Conversely, Lamarre says that animetism is more concerned with what drawing attention to the idea that modern technology is pervasive, and offers a means by which a technologically created world (like that of Persepolis) can be lived in by the audience despite its inherent artificiality. In tandem, these sequences therefore give the viewer a visceral experience of the action as it takes place on-screen (cinematism), as well as an acknowledgement that the events are unfolding in the context of an animated world that is inherently technological (animetism).
More instances of animetism and cinematism occur in the final moments of the protest and for the rest of the film. However, it is important to consider what these choices do for the audience.

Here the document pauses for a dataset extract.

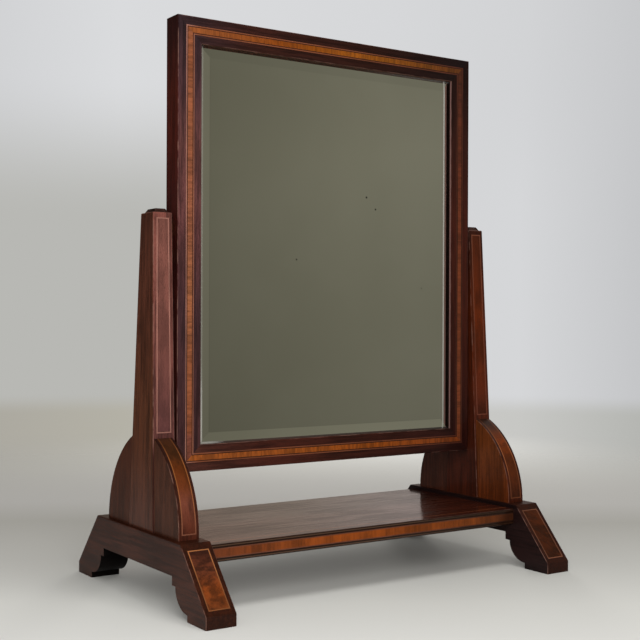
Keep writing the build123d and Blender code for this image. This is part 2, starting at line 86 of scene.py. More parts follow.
# %% Turn picture colours into light
def tint(red, green, blue):
    """A picture's colour as light from 0 to 1, with an alpha of 1."""
    linear = [((c / 255 + 0.055) / 1.055) ** 2.4 if c > 10 else c / 255 / 12.92 for c in (red, green, blue)]
    return (*linear, 1.0)


print("old mahogany reflects", [round(c, 3) for c in tint(72, 36, 28)[:3]])

# %% [markdown]
# ## Shader maths on a bench
#
# A finish is a small network of nodes. Written out one by one the nodes hide the idea, so a wire between
# two of them is wrapped in a class that knows arithmetic: `1 - wear` adds the Math node by itself. The
# bench that the wires lie on has one method to add any other node.


# %% Wires that know arithmetic
class Wire:
    """The output of a node. Arithmetic with it adds Math nodes to its bench."""

    def __init__(self, bench, socket):
        self.bench = bench
        self.socket = socket

    def maths(self, operation, *values):
        return self.bench.node("Math", {"operation": operation}, dict(enumerate(values)))

    def __add__(self, other):
        return self.maths("ADD", self, other)

    def __sub__(self, other):
        return self.maths("SUBTRACT", self, other)

    def __rsub__(self, other):
        return self.maths("SUBTRACT", other, self)

    def __mul__(self, other):
        return self.maths("MULTIPLY", self, other)

    def __pow__(self, other):
        return self.maths("POWER", self, other)

    def __rpow__(self, other):
        return self.maths("POWER", other, self)

    def __neg__(self):
        return 0 - self

    def __abs__(self):
        return self.maths("ABSOLUTE", self)

    __radd__ = __add__
    __rmul__ = __mul__

    def out(self, name):
        """Another output of the node that this wire comes from."""
        return Wire(self.bench, self.socket.node.outputs[name])


def largest(first, *others):
    """The largest of some wires."""
    for other in others:
        first = first.maths("MAXIMUM", first, other)
    return first


def smallest(first, *others):
    """The smallest of some wires."""
    for other in others:
        first = first.maths("MINIMUM", first, other)
    return first


# %% [markdown]
# The bench belongs to one material, or to the world around the object. `node` takes the node's type, then
# its settings, then what goes into its sockets. The helpers below it are the few node recipes that every
# finish shares: where a point lies and which way it faces, noise, a soft step between two values, a band
# between two soft steps, and colours, which are given in picture numbers and turned into light here.


# %% The bench
class Bench:
    """A node tree, and the recipes that lay wires on it."""

    def __init__(self, owner):
        owner.use_nodes = True
        self.owner = owner
        self.tree = owner.node_tree
        self.tree.nodes.clear()

    def node(self, kind, settings=None, sockets=None, out=0):
        made = self.tree.nodes.new("ShaderNode" + kind)
        for name, value in (settings or {}).items():
            if name == "stops":
                self.set_stops(made.color_ramp, value)
            else:
                setattr(made, name, value)
        for name, value in (sockets or {}).items():
            if isinstance(value, Wire):
                self.tree.links.new(value.socket, made.inputs[name])
            else:
                made.inputs[name].default_value = value
        return Wire(self, made.outputs[out]) if made.outputs else made

    @staticmethod
    def set_stops(ramp, stops):
        while len(ramp.elements) < len(stops):
            ramp.elements.new(0.5)
        for element, (place, colour) in zip(ramp.elements, stops):
            element.position = place
            element.color = colour

    def place(self):
        """Where the point lies, in the drawing's metres."""
        return self.node("TexCoord", out="Object")

    def facing(self):
        """Which way the surface faces at the point."""
        return self.node("TexCoord", out="Normal")

    def split(self, vector):
        """The x, y and z of a vector."""
        x = self.node("SeparateXYZ", None, {0: vector})
        return x, x.out("Y"), x.out("Z")

    def along(self, axis):
        """How far along one axis the point lies, in metres."""
        return self.node("SeparateXYZ", None, {0: self.place()}, out=axis)

    def shift(self, vector, scale, start=(0, 0, 0)):
        """The vector made longer or shorter on each axis, then moved."""
        return self.node("Mapping", None, {"Vector": vector, "Scale": scale, "Location": start})

    def noise(self, vector, detail=2.0, roughness=0.5, scale=1.0):
        sockets = {"Vector": vector, "Scale": scale, "Detail": detail, "Roughness": roughness}
        return self.node("TexNoise", None, sockets)

    def step(self, value, low, high):
        """0 below low, 1 above high and a soft curve between them."""
        sockets = {"Value": value, "From Min": low, "From Max": high}
        return self.node("MapRange", {"interpolation_type": "SMOOTHSTEP"}, sockets)

    def band(self, value, rise, fall):
        """1 between two soft steps, a rise and a fall, and 0 outside them."""
        return self.step(value, *rise) * (1 - self.step(value, *fall))

    def mix(self, share, first, second, blend="MIX"):
        """Two colours mixed. Each is a wire or a picture's red, green and blue."""
        first, second = (c if isinstance(c, Wire) else tint(*c) for c in (first, second))
        settings = {"data_type": "RGBA", "blend_type": blend}
        return self.node("Mix", settings, {0: share, 6: first, 7: second}, out=2)

    def ramp(self, value, stops):
        """Colours along a value. A stop is a place from 0 to 1 and a picture's red, green and blue."""
        stops = [(place, tint(*colour)) for place, colour in stops]
        return self.node("ValToRGB", {"stops": stops}, {"Fac": value})

    def surface(self, sockets, height=None, depth=0.0):
        """The shader of a finish and its connection to the output. Height, if any, becomes a bump. The
        wood itself hardly shines: that is left to its coat."""
        sockets = {"Specular IOR Level": 0.06, **sockets}
        if height is not None:
            bumps = {"Height": height, "Distance": depth, "Strength": 1.0}
            sockets = {**sockets, "Normal": self.node("Bump", None, bumps)}
        shader = self.node("BsdfPrincipled", None, sockets)
        self.node("OutputMaterial", None, {"Surface": shader})
        return self.owner


def finish(name):
    return Bench(bpy.data.materials.new(name))


# %% [markdown]
# ## How a board lies in its log
#
# Wood is told by three things: growth rings, which are tubes round the middle of the log, fibres along it,
# and pores, which in mahogany are short dark scratches. Stretched noise alone would do for one face of a
# board, but no ring would run on from the face to the sides and ends. A board is a cut through those
# tubes, so the rings are worked out in the log's space, as a distance from its middle, and the streaks,
# fibres and pores are noise drawn out along it. Each board starts at its own spot of the log, picked by a
# random generator that its name seeds, so a rerun gives the same wood.

# %% Grain from the log
# Waves per metre along the grain and across it
waves = {"sway": (3, 14), "figure": (9, 34), "streak": (13, 280), "fibre": (40, 900), "pore": (190, 2600)}
most_of_noise = (0.32, 0.68)


def along_grain(grain, along, across):
    """Numbers for x, y and z, one along the grain and another across it."""
    return tuple(along if axis == grain else across for axis in "XYZ")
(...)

In every shot throughout this uprising scene, the animators take painstaking effort to either employ either ballistic z-axis movement in the case of cinematism or multiplanar techniques in the case of animetism to give the viewer two different senses of depth.
Although it can be argued whether or not these techniques make the film seem realistic, this added sense of dimensionality is certainly fundamental to immersion; cinematism satisfies the human desire for an “instant hit,” and animetism recognizes the medium in which the story is being told. These operations also makes Persepolis very different from its source material, offering motion as a means to see into the Marjane Satrapi’s vision of Iran that could never be achieved on the pages of the graphic novel.